The Malaysian government is taking a more strategic approach to housing development by leveraging comprehensive data analytics to align construction with genuine population needs rather than speculative building. Deputy Housing and Local Government Minister Datuk Aiman Athirah Sabu outlined this shift in Parliament, emphasizing that the evidence-based methodology draws insights from multiple authoritative sources including the Department of Statistics Malaysia, the National Property Information Centre, and the Malaysian Urban Observatory to create targeted housing solutions across different localities.

The data-driven approach addresses a persistent challenge that has plagued Malaysia's property sector for years: the disconnect between what gets built and what people can actually afford or need. By analyzing statistics at both state and district levels, planners can now determine not only how many homes should be constructed but also what types of housing units will suit specific communities. This granular analysis helps prevent the wasteful cycle of overbuilding in certain areas while housing shortages persist elsewhere, a pattern that has contributed significantly to Malaysia's affordability crisis.

Central to this new framework is the National Affordable Housing Council, which operates under the Prime Minister's leadership and coordinates policy implementation across federal and state governments. This institutional structure represents recognition that housing challenges cannot be solved through ad-hoc interventions alone; instead, they require sustained coordination among multiple levels of government and alignment of incentives. The council's mandate includes monitoring how initiatives translate into actual housing units reaching Malaysian families and addressing systemic obstacles that obstruct progress.

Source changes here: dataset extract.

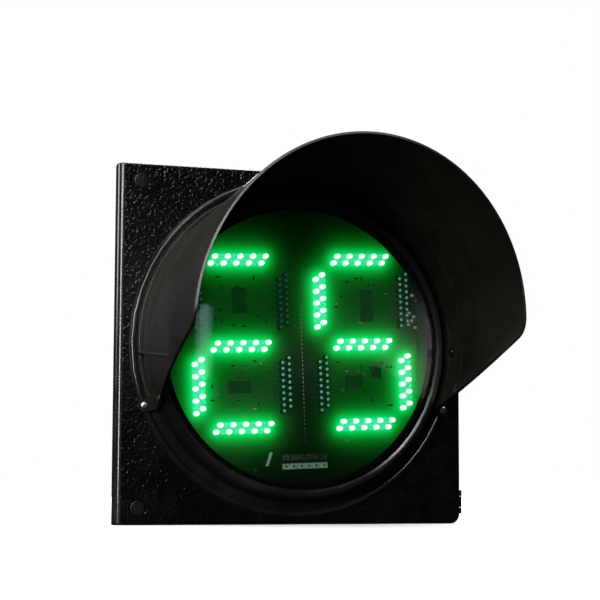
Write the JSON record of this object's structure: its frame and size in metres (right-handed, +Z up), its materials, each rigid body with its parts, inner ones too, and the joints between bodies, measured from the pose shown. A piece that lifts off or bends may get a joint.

One of the government's most visible accomplishments under this strategy has been the revival of troubled projects that had stalled or been abandoned. The Special Task Force established in December 2022 specifically to tackle delayed, sick, and abandoned private housing initiatives has orchestrated the recovery of 1,615 projects containing approximately 190,422 housing units. These projects, representing a gross development value of RM150.8 billion, were previously leaving homebuyers in limbo and eroding confidence in the residential market. The successful revival of these schemes demonstrates that many projects need not be written off entirely; rather, strategic intervention and better coordination can restore them.

The government is also finalizing the National Housing Policy 2026-2035, which promises a more responsive pricing framework for affordable housing. Rather than applying fixed price definitions nationwide, the new policy will calibrate affordability thresholds according to local economic conditions and income levels. This localized approach acknowledges that a home price considered affordable in Petaling Jaya differs substantially from what constitutes affordability in Kelantan or Sabah, yet previous policies often treated housing affordability as a uniform national benchmark.

To operationalize this localized pricing strategy, the Housing and Local Government Ministry is currently mapping affordable housing costs using the latest household income data disaggregated by state and district from the 2024 Household Income and Basic Amenities Survey. This detailed mapping ensures that policy targets remain grounded in actual purchasing power rather than theoretical assumptions. For Malaysian families struggling with escalating property prices, this signals a recognition that affordability must be measured against what real households actually earn in their respective regions.

Beyond pricing mechanisms, the government acknowledges that true housing affordability extends beyond the purchase price itself. First-time homebuyers face substantial additional expenses for renovations, furnishings, and related costs that often prove as burdensome as the mortgage itself. Through the Housing Credit Guarantee Scheme, the government now provides mortgage guarantees up to 120 percent of a property's value, with the additional 20 percent component specifically earmarked for renovation expenses and related outlays. This expanded guarantee structure recognizes the reality that homeownership involves costs beyond the initial property transaction.

The financing dimension addresses a critical constraint that has historically locked lower-income Malaysians out of homeownership. By reducing lenders' perceived risk through government guarantees, the scheme theoretically enables buyers with less substantial down payments to access credit. For Southeast Asia's largest Muslim-majority nation, where many households have been excluded from conventional banking products for religious reasons, expanding guarantee coverage also potentially increases access to Islamic financing products without requiring borrowers to absorb disproportionate risk premiums.

These interlocking initiatives represent a departure from Malaysia's earlier approach to housing policy, which often emphasized quantity over quality or affordability. The previous model generated numerous empty units, unfinished projects, and price inflation that progressively distanced homeownership from average earning households. By contrast, the current strategy prioritizes alignment between construction and demonstrable demand, between pricing and local incomes, and between project ambition and completion capacity.

For Malaysian homebuyers and aspiring property owners, these reforms should eventually translate into greater transparency about housing availability, more realistic pricing relative to their circumstances, and reduced risk of purchasing units in projects destined for abandonment. For policymakers across Southeast Asia grappling with similar housing crises, Malaysia's turn toward data-driven planning offers a potential template for escaping cycles of uncontrolled speculation and affordability deterioration. The real test, however, lies in consistent implementation over the 2026-2035 period and whether the mechanisms prove sufficient to outpace demographic pressures and rising construction costs that continue to erode housing accessibility for ordinary Malaysians.